Figure 5.. GCNA and TOP2 Physically Interact, Colocalize on Condensed Chromosomes, and Have a Functional Relationship

(A) Topoisomerase peptides recovered from anti-GCNA IP from mouse ESCs. Seven additional peptides are shared between TOP2 alpha and beta. No GCNA or topoisomerase peptides were recovered in an isotype control IP (Table S5). (B) Live-cell imaging of the first embryonic cell division in C. elegans showing colocalization of TOP-2:mCherry and GFP::GCNA-1. Scale bar, 5 μm. (C) Co-IP of TOP-2::mCherry with GFP::GCNA-1. Note: GFP::GCNA-1 is not abundant enough to be detected in input. (D) Hatching rate following treatment with TOP1 (camptothecin, CPT) and TOP2 (etoposide, ETP) poisons. n = 60, error bars, SDM. ***p < 0.0001. See also Figure S2; Video S2.

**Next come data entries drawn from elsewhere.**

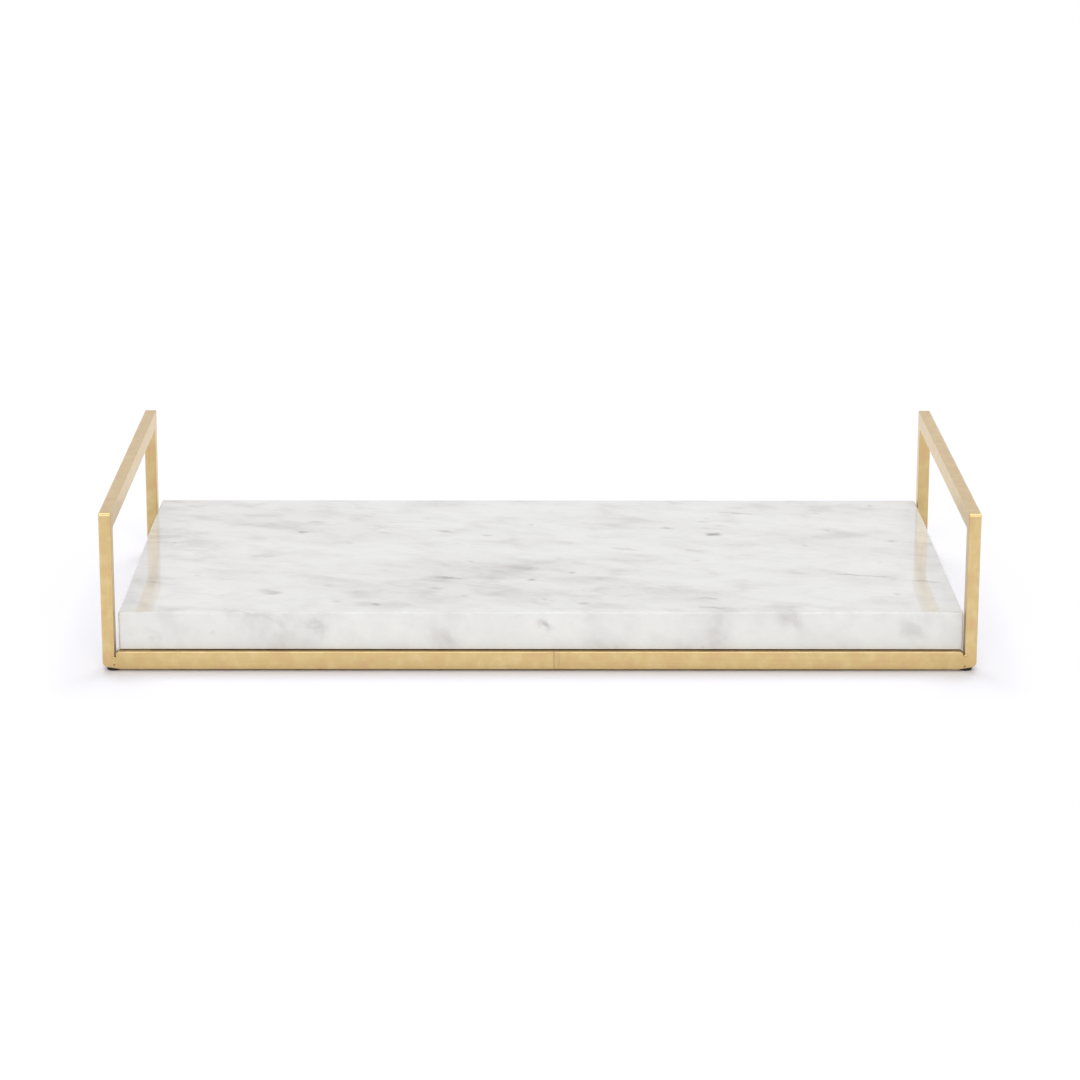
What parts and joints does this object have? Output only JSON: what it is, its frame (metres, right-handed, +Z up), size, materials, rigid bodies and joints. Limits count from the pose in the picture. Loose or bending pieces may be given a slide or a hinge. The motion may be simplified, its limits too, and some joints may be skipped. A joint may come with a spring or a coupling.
{
  "type": "dresser vanity tray",
  "caption": "Flat rectangular marble slab resting in a welded gold bar frame, with an upright rectangular handle hoop at each end and small round feet.",
  "frame": {"origin": "on the ground, under the middle of the tray", "axes": "+X along the tray to its right-hand handle, +Y from the front to the back, +Z up"},
  "size_m": [0.457, 0.241, 0.0852],
  "materials": {
    "marble": "polished white marble with faint soft grey veins",
    "gold_bar": "satin pale gold plating on flat bar",
    "rubber_foot": "matt black",
    "clear_pad": "clear silicone"
  },
  "bodies": {
    "frame": {"left_front_post": "gold_bar", "left_rear_post": "gold_bar", "left_handle_bar": "gold_bar", "left_cross_bar": "gold_bar", "left_front_foot": "rubber_foot", "left_front_slab_pad": "clear_pad", "left_rear_foot": "rubber_foot", "left_rear_slab_pad": "clear_pad", "right_front_post": "gold_bar", "right_rear_post": "gold_bar", "right_handle_bar": "gold_bar", "right_cross_bar": "gold_bar", "right_front_foot": "rubber_foot", "right_front_slab_pad": "clear_pad", "right_rear_foot": "rubber_foot", "right_rear_slab_pad": "clear_pad", "front_rail_left": "gold_bar", "front_rail_right": "gold_bar", "rear_rail": "gold_bar"},
    "slab": {"marble_slab": "marble"}
  },
  "joints": [
    {"name": "slab_lift", "type": "slide", "parent": "frame", "child": "slab", "axis": [0, 0, 1], "range_m": [0, 0.08]}
  ]
}
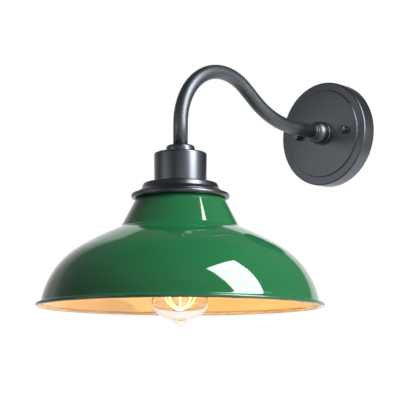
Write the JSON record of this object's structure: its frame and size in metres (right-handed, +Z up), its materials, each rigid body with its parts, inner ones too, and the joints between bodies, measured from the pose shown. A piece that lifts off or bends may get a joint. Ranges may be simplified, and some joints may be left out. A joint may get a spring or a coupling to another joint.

Figure 6.. Gcna-Mutant Spermatocytes Exhibit DNA Damage, Crossover Defects, and Chromatin Condensation Abnormalities

(A) Histology of Stage IX seminiferous tubules. Representative leptotene spermatocytes are indicated by arrowheads and detailed in insets. (B) Pachytene spermatocytes immunostained with SYCP3 (green) and γ-H2AX (red). (C) Analysis of crossovers in Gcna-mutant spermatocytes. For Ci, Cii, and Ciii, n = 300 nuclei per genotype. (1) Pachytene spermatocytes stained with SYCP3 (green) and MLH1 (red). Bivalents lacking MLH1 foci are indicated by white arrows and detailed in inset. X and Y chromosomes are labeled. (2) Quantification of MLH1 foci per nucleus. (3) Pachytene bivalents with 0, 1, 2, or 3 MLH1 foci. (4) Cumulative distribution curves of the distance between MLH1 foci normalized to the length of the synaptonemal complex (SC). n > 450 chromosomes. (5) Gcna-mutant diplotene spermatocyte stained with SYCP3 (black). Univalent chromosome pairs are indicated by colored highlights. (D) Morphology of DAPI-stained sperm heads. Scale bars, 5 μm. See also Figures S5 and S6.

Figure 7.. Proposed Model for Germline-Specific DPC Processing by GCNA

(A) In S phase in both somatic and germline cells, ubiquitin signaling leads to Spartan-mediated proteolysis of DPCs. Remnants are bypassed by TLS machinery and repaired by NER. Spartan is not present in mitosis. (B) Outside of S, in germline and soma, DPC repair is mediated through SUMO signaling. In the soma (top), TDP2 hydrolyzes the bond between DPC and DNA and yields DNA ends predisposed to error prone NHEJ. NHEJ allows somatic cells to avoid LOH associated with HDR. In the germline (bottom), NHEJ is suppressed, and Spartan is complemented by GCNA, which recruits an MRE11-containing endonuclease complex to generate DNA ends that are compatible with HDR. Thus, germ cells can repair DPCs without risking NHEJ-associated mutations that would be detrimental to the heritable genome and incompatible with germline immortality.